» TASK TO CARRY OUT
Give back the exact lines spanning from the line with "faintly green glass" to the line with "obj.matrix_world = Matrix.Identity(4)", with both of those lines included and no others.

» DATA SHOWN
* Begin *

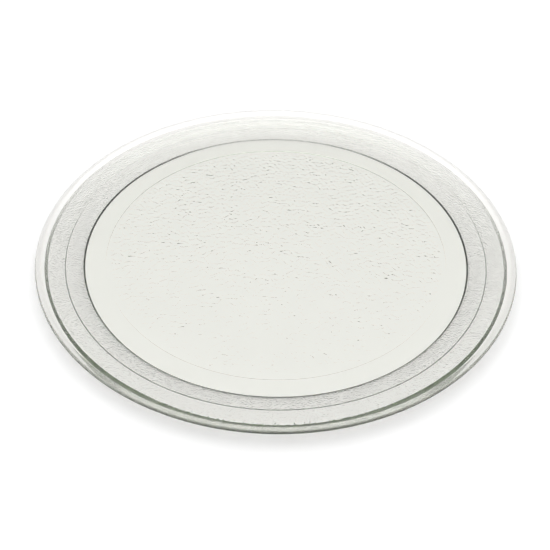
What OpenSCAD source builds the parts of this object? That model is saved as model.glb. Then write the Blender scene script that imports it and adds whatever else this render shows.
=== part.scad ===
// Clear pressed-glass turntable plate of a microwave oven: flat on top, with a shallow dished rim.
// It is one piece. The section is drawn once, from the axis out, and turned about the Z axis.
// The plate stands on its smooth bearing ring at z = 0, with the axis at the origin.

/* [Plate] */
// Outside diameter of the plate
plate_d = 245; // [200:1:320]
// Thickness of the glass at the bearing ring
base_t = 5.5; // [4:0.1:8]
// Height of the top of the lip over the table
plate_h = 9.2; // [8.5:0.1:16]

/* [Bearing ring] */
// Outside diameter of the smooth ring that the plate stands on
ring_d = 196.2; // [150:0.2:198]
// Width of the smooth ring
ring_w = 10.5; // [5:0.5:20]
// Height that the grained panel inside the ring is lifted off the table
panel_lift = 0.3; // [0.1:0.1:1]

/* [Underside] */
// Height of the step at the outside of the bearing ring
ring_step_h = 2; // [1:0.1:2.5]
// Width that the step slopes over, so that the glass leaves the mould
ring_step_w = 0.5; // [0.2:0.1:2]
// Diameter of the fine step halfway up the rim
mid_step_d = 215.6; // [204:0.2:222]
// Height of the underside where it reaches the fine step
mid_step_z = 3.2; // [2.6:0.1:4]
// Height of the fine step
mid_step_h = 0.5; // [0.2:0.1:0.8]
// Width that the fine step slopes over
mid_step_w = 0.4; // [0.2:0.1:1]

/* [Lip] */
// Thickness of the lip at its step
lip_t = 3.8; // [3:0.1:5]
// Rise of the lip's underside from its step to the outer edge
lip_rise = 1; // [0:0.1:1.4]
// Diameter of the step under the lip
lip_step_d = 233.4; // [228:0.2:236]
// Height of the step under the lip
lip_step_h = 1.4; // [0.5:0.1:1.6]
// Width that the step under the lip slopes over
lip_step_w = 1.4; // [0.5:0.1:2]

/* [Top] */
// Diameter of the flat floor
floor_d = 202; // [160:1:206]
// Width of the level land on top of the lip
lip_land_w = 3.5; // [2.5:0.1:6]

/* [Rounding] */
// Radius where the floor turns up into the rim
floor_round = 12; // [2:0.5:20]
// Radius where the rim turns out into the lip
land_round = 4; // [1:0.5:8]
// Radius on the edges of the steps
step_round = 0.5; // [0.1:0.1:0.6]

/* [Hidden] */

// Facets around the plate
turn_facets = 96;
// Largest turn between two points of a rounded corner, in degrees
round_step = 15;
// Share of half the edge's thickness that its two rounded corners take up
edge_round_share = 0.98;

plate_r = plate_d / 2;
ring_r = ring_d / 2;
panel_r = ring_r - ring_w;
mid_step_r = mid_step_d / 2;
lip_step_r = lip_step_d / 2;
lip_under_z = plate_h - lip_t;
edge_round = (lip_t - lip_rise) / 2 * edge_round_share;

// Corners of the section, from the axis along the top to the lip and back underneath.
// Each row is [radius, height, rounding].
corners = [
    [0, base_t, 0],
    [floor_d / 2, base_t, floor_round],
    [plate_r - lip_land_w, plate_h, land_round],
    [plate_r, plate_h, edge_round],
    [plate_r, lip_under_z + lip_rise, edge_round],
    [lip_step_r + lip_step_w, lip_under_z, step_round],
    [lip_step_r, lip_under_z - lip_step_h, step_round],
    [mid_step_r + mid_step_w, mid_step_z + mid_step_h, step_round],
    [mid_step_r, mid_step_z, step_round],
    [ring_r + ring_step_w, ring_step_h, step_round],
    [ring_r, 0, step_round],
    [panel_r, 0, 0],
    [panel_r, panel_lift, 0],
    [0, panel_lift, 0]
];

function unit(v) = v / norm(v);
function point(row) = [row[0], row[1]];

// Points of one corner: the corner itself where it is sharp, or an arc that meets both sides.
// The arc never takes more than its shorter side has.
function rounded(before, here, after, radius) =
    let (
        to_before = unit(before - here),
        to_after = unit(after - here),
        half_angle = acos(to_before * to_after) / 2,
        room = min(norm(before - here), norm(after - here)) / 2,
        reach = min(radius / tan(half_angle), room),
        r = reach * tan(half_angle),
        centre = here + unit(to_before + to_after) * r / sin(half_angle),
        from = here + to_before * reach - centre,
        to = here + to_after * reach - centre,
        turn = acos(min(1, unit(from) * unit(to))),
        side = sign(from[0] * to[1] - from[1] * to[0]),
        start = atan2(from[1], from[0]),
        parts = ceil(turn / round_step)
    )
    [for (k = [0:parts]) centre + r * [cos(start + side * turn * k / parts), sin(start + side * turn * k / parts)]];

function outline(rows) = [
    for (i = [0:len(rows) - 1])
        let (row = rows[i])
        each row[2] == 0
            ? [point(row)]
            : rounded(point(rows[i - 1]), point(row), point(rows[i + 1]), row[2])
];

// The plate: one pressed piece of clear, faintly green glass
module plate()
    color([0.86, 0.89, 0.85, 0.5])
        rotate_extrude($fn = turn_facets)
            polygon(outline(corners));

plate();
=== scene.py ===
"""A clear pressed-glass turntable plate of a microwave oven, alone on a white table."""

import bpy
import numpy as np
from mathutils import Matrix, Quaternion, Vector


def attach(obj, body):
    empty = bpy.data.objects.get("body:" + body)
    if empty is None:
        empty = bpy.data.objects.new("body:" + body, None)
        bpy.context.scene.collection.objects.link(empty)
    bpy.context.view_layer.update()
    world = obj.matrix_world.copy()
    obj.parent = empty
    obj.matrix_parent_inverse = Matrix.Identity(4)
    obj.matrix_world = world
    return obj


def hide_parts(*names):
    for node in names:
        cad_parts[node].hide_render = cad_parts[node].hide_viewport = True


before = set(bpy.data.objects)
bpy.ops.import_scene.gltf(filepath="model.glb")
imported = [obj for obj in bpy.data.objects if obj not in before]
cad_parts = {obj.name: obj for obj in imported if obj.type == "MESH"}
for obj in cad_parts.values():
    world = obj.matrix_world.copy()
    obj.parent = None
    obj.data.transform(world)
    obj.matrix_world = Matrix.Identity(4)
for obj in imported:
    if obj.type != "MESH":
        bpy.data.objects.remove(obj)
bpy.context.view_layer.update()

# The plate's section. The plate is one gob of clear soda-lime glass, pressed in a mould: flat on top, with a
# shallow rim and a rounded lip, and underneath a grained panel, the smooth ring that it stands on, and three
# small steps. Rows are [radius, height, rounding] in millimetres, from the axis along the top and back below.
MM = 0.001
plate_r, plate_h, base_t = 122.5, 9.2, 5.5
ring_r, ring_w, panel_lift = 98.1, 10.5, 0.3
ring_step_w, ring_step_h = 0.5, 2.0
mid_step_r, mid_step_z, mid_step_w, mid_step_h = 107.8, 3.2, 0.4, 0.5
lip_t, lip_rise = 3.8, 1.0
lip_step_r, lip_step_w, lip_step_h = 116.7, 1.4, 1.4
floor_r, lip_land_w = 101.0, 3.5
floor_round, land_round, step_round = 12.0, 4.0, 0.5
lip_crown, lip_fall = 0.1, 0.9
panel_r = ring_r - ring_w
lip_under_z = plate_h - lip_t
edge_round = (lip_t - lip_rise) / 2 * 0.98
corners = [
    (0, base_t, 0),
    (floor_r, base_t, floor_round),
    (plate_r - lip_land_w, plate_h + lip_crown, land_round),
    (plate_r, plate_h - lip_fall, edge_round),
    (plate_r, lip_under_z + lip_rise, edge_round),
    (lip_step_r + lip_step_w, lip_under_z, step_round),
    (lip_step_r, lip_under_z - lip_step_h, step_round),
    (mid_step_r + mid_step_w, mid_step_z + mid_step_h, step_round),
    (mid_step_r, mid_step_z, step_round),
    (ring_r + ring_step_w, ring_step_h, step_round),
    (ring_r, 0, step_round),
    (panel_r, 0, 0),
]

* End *

» FULL SOLUTION
// The plate: one pressed piece of clear, faintly green glass
module plate()
    color([0.86, 0.89, 0.85, 0.5])
        rotate_extrude($fn = turn_facets)
            polygon(outline(corners));

plate();
=== scene.py ===
"""A clear pressed-glass turntable plate of a microwave oven, alone on a white table."""

import bpy
import numpy as np
from mathutils import Matrix, Quaternion, Vector


def attach(obj, body):
    empty = bpy.data.objects.get("body:" + body)
    if empty is None:
        empty = bpy.data.objects.new("body:" + body, None)
        bpy.context.scene.collection.objects.link(empty)
    bpy.context.view_layer.update()
    world = obj.matrix_world.copy()
    obj.parent = empty
    obj.matrix_parent_inverse = Matrix.Identity(4)
    obj.matrix_world = world
    return obj


def hide_parts(*names):
    for node in names:
        cad_parts[node].hide_render = cad_parts[node].hide_viewport = True


before = set(bpy.data.objects)
bpy.ops.import_scene.gltf(filepath="model.glb")
imported = [obj for obj in bpy.data.objects if obj not in before]
cad_parts = {obj.name: obj for obj in imported if obj.type == "MESH"}
for obj in cad_parts.values():
    world = obj.matrix_world.copy()
    obj.parent = None
    obj.data.transform(world)
    obj.matrix_world = Matrix.Identity(4)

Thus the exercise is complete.